Spider Legs and Glass Shards (3)


Firework2She tells him about the garden. “Only one poppy made it, but the George Vancouver rose is doing well. I moved the burgundy clematis by the gate where it gets more sun.” She tells him this softly, sliding each syllable, trying to make each word extend forever. She feels like she’s having phone sex as she retells every single step, every new hole dug, every single variegated leaf and blossom accounted for. Tears slip down his cheeks as he watches her lips move.

Before they met, she never knew a glass eye could cry. But now she’s used to the tears pooling, streaming down from his real eye, spilling out from his fake eye. When she watches him cry she likes to pretend his tears are shards of glass.

The traffic lights keeps flipping, flashing colors that are almost too dull to see in the late afternoon light. They stand on the corner as bicyclists and couples with squirmy and sleepy children move around them. Everyone is heading down to the river with blankets and water bottles. They’re waiting for dusk, for popping fireworks to spill on the city sky, to watch the skinny spider legs of fire fall. She wants to avoid the crowds of people breathing one each others bug spray, the over-tired kids jacked up on cotton candy, the man who used to be her partner that is moments away from becoming a bum pushing a shopping cart full of rags and bird seed.
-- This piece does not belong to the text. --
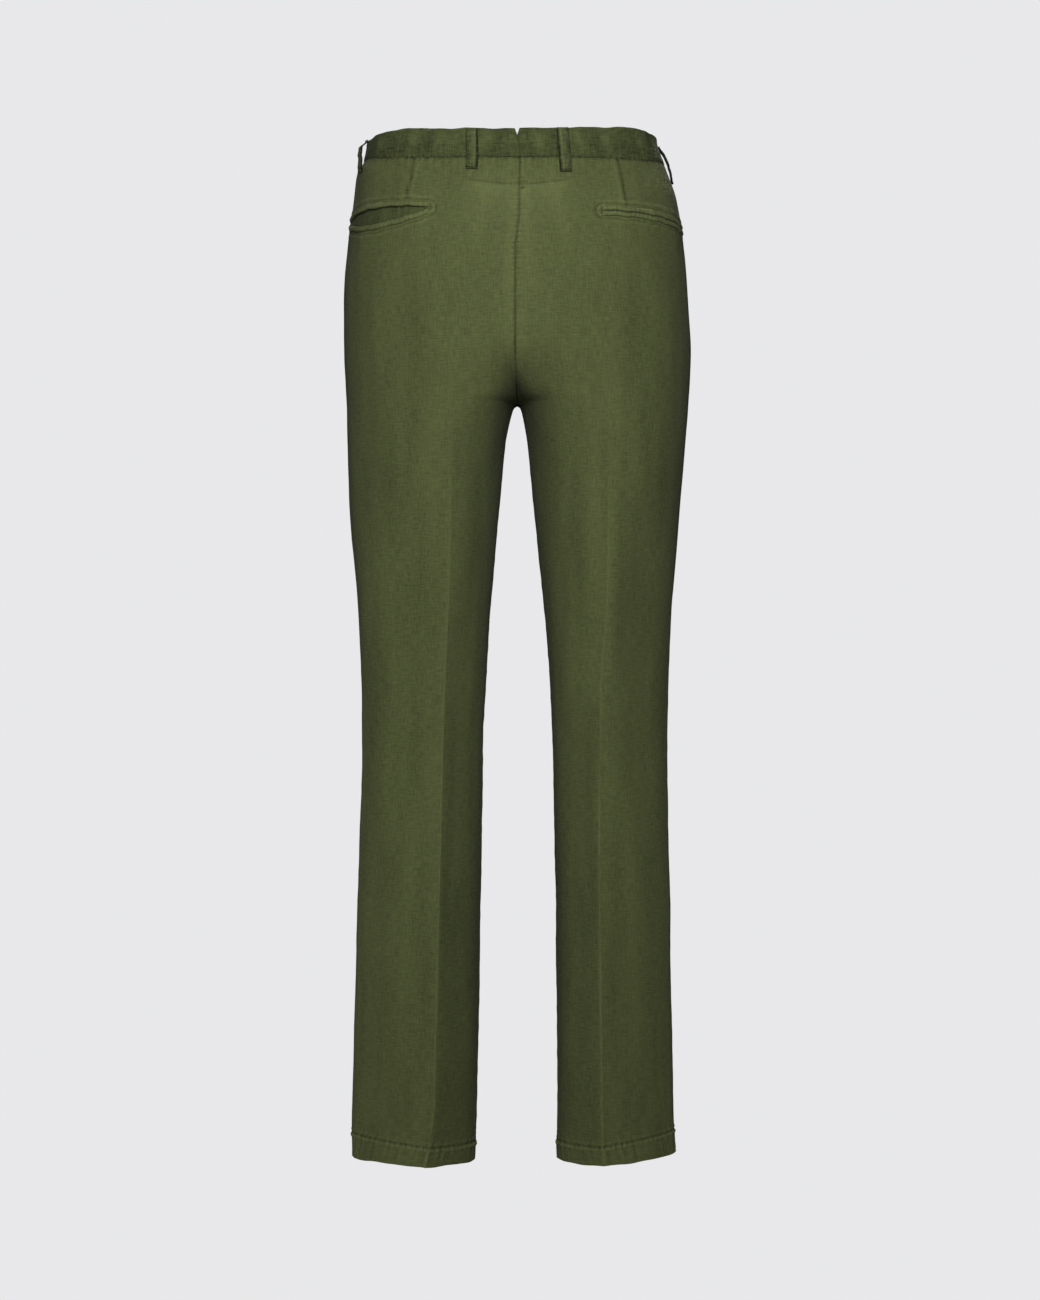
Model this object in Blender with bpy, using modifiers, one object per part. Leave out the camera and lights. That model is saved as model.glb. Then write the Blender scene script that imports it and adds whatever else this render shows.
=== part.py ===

“I’m sick of being a retard. They won’t even let me near the stove. Everything they feed us comes in a fucking bucket. They shove all of these bratwursts, burnt hamburgers and Tuna Helper crap in gallon buckets and serve them to us. Buckets of fucking meat!” He laughs. “But really, I cannot sing in that house.”

She turns to walk away. She doesn’t have the heart to tell him that he never sang in the first place.


3 Responses to “Spider Legs and Glass Shards (3)”

  1. 1 BehindMyBooks

    I definitely prefer how your pieces sound in first person more, which is odd, because I generally hate things written in first person. But I do love these pieces, they almost make me feel like I’m looking at a photograph and can understand the whole moment surrounding it. I don’t know if that makes sense, but the point is, I like these pieces. They are very interesting and very different.

    • Yea, these earlier third person pieces I used as a way of distancing myself as the narrator. I agree, I prefer the “voice” I have in first person better. It’s a more natural fit. Thanks for commenting! I love your feedback, always.

      • I like how this is developing. I’m intrigued. I like your 1st person approach myself. I’m trying the same thing. I’m having trouble getting used to it though.